Rock Crawler
Veteran Member
- Joined
- Aug 15, 2017
- Messages
- 2,227
- Location
- Pittsburgh, Pa.
- Tractor
- 2021 Kubota L3560 HSTC, 2011 Craftsman Excellerator GT (680hrs), 2018 Husqvarna TS354XD, 2017 Husqvarna HU800AWD, 2019 Kawasaki Mule Pro DX (Yanmar)
I remember hearing very similar fairy tales back in the late 90's about how vehicles with computers and electronic fuel injection will be the end of long lasting vehicles. They were wrong. We have had vehicles as efficient, reliable, user friendly and long lasting as we have today. And a lot of this is not in spite of the electronics, rather because of the electronics. The hard parts of the new equipment should be as good (likely better) as it ever was, and the electronics will see failures, sure enough, but you will replace a module here and a PCM there and keep going.
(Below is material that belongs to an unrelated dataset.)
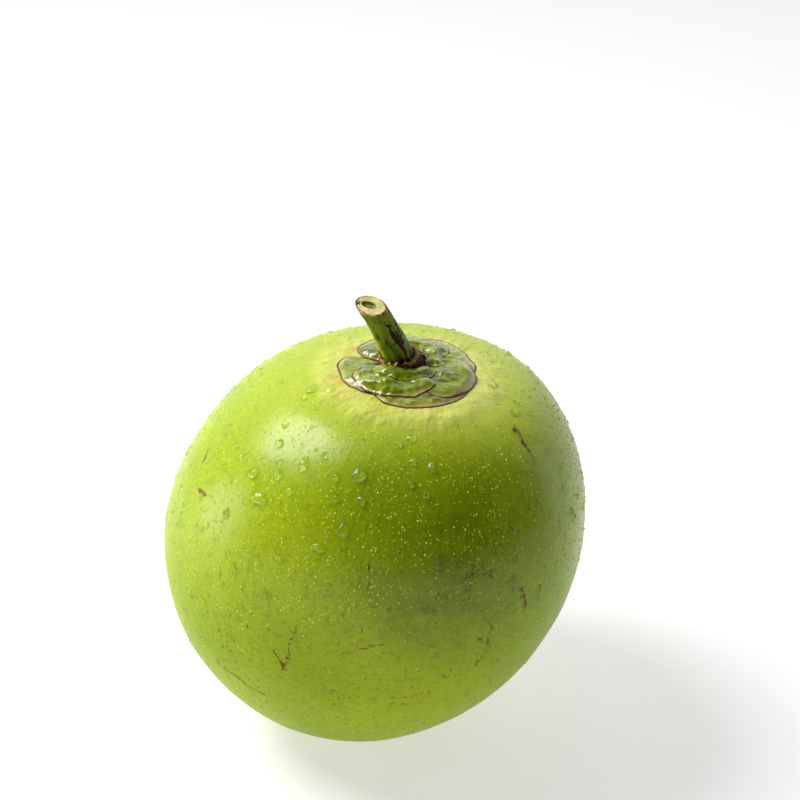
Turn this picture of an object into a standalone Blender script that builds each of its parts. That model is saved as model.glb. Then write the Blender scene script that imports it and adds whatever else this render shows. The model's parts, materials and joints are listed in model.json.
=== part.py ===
"""A whole green coconut as picked: husk, scaly cap of tepals and bracteoles, and cut fruit stalk.

Everything is modelled in the fruit's own frame, whose +Z runs up through the middle of the cap.
The empty "fruit" then leans that frame and sets the flat spot under the husk on the origin, in metres, +Z up.
"""

import math

import bmesh
import bpy
from mathutils import Euler, Vector

MM = 0.001
UP = Vector((0, 0, 1))

# Husk
HUSK_WIDTH = 175 * MM
HUSK_LENGTH = 188 * MM
TOP_FULLNESS = 0.082  # how much fuller the stalk half is than the blossom half
RIDGE_RISE = 0.039  # the three soft ridges that every coconut has
RIDGE_TURN = math.radians(75)
SWAY = 0.109  # sideways drift of the fruit's middle line, per metre of height
CROWN_DIP = 14.7 * MM  # how far the crown is flattened under the cap
CROWN_DIP_SPREAD = 0.45
LEAN = math.radians(3.8)
FLAT_RADIUS = 19 * MM
HUSK_TURNS = 54
HUSK_RINGS = 30

# Leaves of the cap, from the husk outwards: name, turn, half span (degrees), reach, flesh (mm)
LEAVES = (
    ("inner_tepal_front", 294, 56, 33.5, 1.2),
    ("inner_tepal_right", 38, 64, 32.5, 1.2),
    ("inner_tepal_left", 203, 52, 28.5, 1.2),
    ("outer_tepal_back", 90, 62, 29.0, 1.6),
    ("outer_tepal_right", 336, 50, 31.5, 1.6),
    ("outer_tepal_front", 254, 58, 27.0, 1.6),
    ("bracteole_back", 52, 68, 18.5, 1.8),
    ("bracteole_front", 268, 64, 18.0, 1.8),
)
LEAF_ROOT = 11.2 * MM  # where a leaf starts, clear of the receptacle
MARGIN_THICKNESS = 0.6 * MM
ROOT_FLESH = 0.35  # share of a leaf's flesh that is left at its root
SHOULDER = 0.45  # share of a leaf's reach that is left at its two sides
GAP = 0.45 * MM
DRAPE = 1.6 * MM  # how far a leaf lifts ahead of the edge of the leaf under it
LEAF_COLUMNS = 16
LEAF_ROWS = 6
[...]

Your opinion is likely a natural response. But looking at history, I think you will be wrong. Material selection for your mechanical parts should be much improved today, electronics of today are long lasting, everything that counts should be good to go. Where years ago they made long life units by oversizing anything and everything to try to prevent failure, I believe that today we can use engineering and finite stress analysis to design away failures without adding a bunch of unnecessary material. Now... body metal thickness... Junk.